─── Excerpted records ───

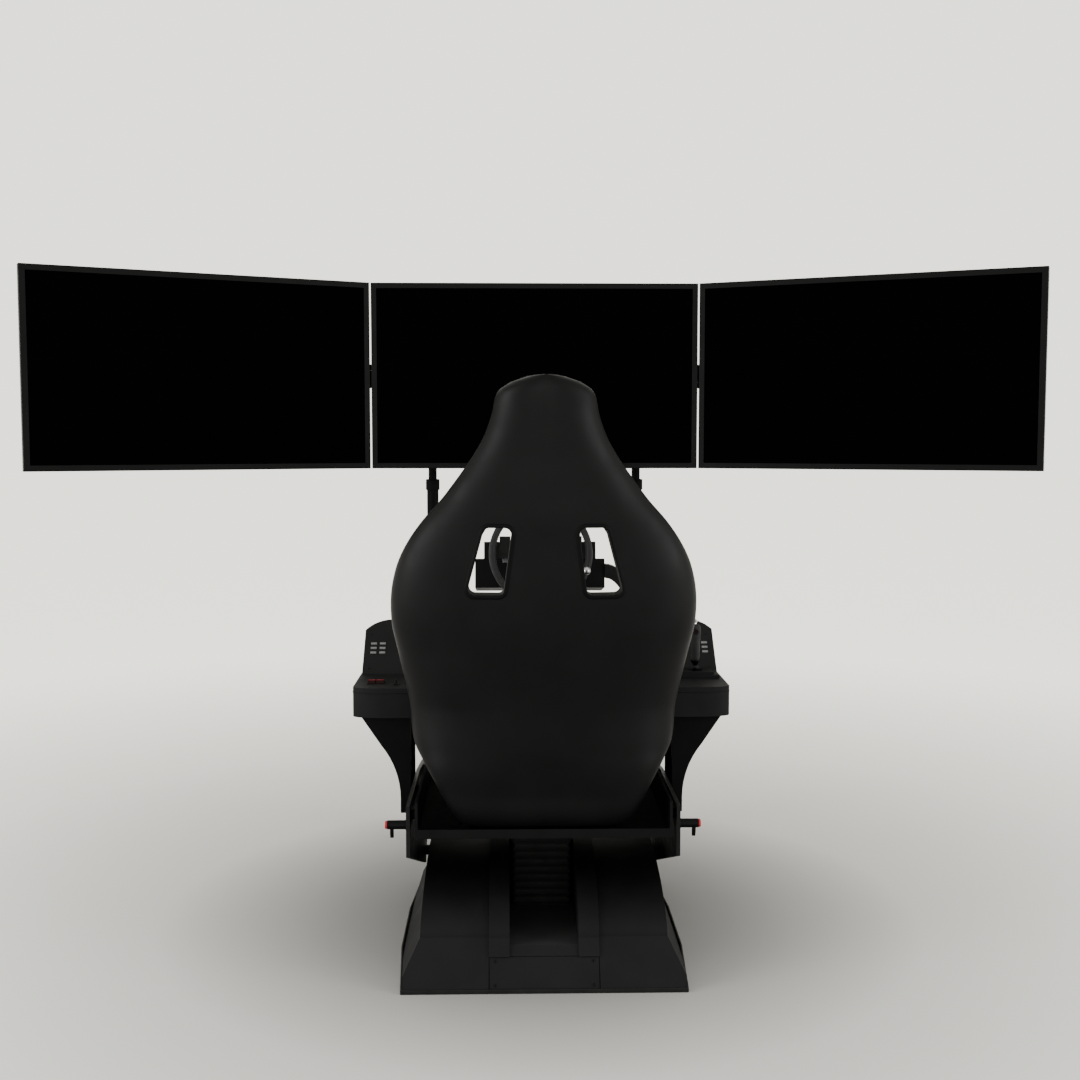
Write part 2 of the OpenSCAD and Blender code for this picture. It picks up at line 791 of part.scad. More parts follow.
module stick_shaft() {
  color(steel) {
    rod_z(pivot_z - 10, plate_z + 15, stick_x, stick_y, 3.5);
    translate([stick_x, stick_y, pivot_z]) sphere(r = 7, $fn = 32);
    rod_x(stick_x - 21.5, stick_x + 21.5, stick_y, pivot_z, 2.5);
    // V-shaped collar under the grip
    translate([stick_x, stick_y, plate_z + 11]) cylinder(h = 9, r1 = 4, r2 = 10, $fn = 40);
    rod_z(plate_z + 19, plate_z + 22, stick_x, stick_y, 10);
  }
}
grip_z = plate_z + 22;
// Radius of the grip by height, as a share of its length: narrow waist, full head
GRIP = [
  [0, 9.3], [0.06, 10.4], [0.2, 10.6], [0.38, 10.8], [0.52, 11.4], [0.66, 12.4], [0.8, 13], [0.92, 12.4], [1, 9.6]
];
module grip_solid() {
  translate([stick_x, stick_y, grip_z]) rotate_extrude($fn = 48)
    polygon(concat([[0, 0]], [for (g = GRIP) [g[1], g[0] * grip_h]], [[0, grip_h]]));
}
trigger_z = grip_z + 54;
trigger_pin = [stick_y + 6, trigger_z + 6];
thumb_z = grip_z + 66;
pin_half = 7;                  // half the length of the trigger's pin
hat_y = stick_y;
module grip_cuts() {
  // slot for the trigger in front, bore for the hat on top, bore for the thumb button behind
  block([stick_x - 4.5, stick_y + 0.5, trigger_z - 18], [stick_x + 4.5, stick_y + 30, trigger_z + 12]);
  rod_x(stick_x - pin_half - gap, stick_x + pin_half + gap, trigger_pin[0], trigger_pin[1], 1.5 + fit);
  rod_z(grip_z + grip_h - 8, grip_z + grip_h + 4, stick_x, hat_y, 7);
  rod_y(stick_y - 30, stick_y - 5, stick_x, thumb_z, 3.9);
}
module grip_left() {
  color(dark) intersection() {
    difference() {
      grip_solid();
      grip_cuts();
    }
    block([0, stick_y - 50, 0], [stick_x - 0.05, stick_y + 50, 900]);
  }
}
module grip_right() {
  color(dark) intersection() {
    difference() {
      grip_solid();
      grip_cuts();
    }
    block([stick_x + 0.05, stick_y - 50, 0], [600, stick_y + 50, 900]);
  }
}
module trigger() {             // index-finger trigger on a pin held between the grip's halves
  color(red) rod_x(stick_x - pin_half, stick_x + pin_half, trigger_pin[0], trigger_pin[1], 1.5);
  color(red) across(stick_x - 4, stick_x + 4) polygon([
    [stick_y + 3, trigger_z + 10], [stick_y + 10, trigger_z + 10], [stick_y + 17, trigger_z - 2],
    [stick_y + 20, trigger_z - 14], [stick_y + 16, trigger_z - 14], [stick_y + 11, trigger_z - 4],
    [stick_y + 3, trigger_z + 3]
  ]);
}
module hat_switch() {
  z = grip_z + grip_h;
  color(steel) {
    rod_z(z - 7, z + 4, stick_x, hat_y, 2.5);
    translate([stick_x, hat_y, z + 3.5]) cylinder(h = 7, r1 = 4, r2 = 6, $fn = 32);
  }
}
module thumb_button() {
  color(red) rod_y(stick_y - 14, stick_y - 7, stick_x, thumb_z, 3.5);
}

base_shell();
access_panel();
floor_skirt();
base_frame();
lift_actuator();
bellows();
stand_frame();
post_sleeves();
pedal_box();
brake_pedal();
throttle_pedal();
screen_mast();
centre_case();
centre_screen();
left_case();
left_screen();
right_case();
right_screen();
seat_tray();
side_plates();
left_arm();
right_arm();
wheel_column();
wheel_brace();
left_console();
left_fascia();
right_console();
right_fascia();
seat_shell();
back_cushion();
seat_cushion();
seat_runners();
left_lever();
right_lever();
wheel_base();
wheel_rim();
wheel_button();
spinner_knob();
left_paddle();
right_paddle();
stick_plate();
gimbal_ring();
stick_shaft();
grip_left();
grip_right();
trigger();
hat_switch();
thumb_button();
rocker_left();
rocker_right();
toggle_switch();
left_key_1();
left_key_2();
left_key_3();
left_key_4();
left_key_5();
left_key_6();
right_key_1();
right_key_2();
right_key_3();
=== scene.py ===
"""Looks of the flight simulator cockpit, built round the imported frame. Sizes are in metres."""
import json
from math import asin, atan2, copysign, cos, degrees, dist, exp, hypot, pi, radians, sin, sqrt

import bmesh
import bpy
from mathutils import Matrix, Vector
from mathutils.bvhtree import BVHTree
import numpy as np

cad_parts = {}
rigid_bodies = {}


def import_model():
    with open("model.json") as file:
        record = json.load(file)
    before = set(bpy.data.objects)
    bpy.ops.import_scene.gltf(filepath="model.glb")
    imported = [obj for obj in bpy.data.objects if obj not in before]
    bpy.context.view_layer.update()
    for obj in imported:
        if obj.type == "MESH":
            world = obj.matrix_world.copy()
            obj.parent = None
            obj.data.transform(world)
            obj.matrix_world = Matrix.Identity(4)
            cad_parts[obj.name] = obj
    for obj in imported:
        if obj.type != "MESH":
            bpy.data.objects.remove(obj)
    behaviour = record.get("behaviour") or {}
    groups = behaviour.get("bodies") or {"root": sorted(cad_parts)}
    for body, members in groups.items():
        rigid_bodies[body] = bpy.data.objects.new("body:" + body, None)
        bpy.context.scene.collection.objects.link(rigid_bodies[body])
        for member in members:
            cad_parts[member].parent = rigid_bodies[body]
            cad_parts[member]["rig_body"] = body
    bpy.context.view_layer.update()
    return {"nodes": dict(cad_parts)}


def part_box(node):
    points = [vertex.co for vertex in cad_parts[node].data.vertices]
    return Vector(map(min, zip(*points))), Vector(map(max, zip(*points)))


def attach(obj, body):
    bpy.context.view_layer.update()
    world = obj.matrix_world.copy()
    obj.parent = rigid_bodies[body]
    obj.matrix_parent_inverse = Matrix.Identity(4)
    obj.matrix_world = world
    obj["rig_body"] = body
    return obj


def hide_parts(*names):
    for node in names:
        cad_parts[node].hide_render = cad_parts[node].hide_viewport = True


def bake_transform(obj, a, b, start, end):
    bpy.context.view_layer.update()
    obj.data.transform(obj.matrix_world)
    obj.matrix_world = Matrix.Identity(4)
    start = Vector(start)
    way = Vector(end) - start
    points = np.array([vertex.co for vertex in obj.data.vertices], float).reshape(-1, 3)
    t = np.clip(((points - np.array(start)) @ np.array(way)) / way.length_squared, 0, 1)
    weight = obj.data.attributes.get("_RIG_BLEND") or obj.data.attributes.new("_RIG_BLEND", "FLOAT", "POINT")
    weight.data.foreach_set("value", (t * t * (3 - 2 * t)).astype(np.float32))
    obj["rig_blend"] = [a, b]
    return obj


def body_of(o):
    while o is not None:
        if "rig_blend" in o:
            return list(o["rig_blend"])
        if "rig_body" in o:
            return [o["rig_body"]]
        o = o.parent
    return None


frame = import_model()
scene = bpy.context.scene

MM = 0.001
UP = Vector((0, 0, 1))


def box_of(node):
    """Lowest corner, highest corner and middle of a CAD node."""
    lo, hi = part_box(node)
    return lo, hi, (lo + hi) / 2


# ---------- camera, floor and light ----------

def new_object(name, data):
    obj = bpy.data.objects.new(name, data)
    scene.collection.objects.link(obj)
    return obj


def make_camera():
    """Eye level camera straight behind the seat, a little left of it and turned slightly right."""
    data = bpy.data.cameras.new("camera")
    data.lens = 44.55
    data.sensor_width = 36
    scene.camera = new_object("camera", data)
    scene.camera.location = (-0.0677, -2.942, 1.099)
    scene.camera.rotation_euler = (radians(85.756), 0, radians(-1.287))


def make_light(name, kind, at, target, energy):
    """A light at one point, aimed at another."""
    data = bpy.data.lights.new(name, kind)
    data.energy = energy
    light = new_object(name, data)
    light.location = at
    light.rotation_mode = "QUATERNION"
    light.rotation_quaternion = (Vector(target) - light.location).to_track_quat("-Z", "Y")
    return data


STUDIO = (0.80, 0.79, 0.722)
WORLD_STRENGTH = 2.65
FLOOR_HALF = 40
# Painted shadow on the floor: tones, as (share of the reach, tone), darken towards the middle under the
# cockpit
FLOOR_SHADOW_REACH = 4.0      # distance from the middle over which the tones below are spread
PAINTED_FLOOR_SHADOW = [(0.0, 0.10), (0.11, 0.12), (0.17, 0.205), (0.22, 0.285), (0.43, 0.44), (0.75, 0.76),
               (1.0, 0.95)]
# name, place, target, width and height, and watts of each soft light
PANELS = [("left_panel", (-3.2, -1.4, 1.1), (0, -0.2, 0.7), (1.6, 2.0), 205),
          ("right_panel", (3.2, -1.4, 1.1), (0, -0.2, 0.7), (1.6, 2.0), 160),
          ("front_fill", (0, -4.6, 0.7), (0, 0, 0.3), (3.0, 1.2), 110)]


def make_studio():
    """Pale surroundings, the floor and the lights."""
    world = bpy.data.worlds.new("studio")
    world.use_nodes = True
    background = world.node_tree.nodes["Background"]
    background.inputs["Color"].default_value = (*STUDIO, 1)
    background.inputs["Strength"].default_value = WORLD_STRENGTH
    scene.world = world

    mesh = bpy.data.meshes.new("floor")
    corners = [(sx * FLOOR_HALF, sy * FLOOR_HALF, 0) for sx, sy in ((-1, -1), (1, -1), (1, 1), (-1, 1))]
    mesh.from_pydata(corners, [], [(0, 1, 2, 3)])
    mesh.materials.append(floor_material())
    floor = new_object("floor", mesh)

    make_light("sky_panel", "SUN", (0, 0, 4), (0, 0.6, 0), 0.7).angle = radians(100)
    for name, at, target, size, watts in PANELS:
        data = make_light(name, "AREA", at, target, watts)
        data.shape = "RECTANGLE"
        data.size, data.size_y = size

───
─── Excerpted records ───

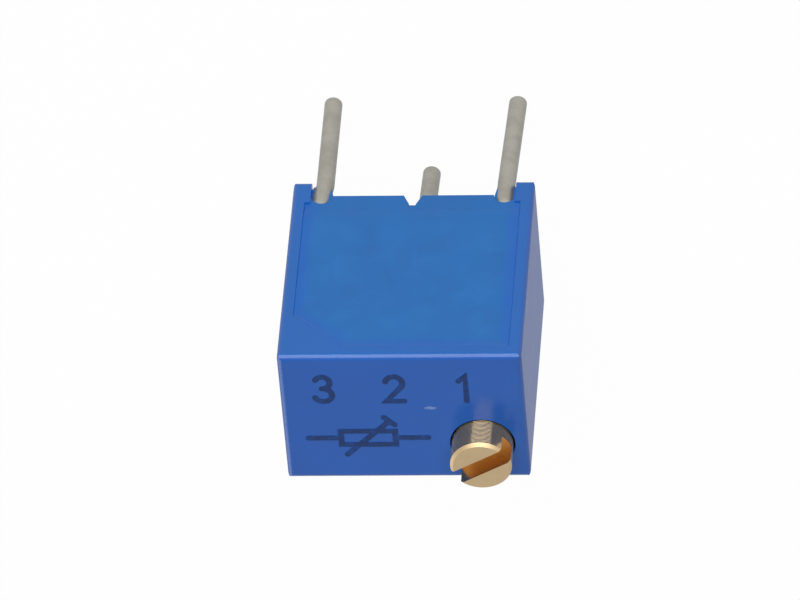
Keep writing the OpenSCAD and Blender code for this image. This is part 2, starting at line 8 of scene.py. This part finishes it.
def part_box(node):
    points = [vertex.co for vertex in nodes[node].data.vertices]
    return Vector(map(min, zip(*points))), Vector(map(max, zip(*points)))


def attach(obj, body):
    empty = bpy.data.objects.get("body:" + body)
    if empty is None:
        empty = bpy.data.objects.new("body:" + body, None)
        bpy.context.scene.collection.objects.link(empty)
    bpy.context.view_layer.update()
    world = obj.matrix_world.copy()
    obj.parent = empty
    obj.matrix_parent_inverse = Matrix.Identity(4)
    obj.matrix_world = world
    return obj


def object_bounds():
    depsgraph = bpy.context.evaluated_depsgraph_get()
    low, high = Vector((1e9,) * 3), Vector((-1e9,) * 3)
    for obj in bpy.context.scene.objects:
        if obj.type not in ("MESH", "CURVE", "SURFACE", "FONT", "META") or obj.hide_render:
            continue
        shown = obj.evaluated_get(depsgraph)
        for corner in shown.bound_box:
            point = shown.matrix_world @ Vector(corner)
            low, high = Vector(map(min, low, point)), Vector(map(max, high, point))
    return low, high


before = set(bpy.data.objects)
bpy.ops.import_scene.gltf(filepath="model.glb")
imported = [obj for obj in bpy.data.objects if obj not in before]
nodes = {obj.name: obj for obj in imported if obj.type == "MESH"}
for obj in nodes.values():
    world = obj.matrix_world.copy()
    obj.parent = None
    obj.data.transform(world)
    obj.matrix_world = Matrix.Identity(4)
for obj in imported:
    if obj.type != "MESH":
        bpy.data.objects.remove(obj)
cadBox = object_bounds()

───

= Task description =
Retype exactly what runs from the line containing "wheel_button();" through the line containing "record = json.load(file)", both lines included, and stop there.

= Worked answer =
wheel_button();
spinner_knob();
left_paddle();
right_paddle();
stick_plate();
gimbal_ring();
stick_shaft();
grip_left();
grip_right();
trigger();
hat_switch();
thumb_button();
rocker_left();
rocker_right();
toggle_switch();
left_key_1();
left_key_2();
left_key_3();
left_key_4();
left_key_5();
left_key_6();
right_key_1();
right_key_2();
right_key_3();
=== scene.py ===
"""Looks of the flight simulator cockpit, built round the imported frame. Sizes are in metres."""
import json
from math import asin, atan2, copysign, cos, degrees, dist, exp, hypot, pi, radians, sin, sqrt

import bmesh
import bpy
from mathutils import Matrix, Vector
from mathutils.bvhtree import BVHTree
import numpy as np

cad_parts = {}
rigid_bodies = {}


def import_model():
    with open("model.json") as file:
        record = json.load(file)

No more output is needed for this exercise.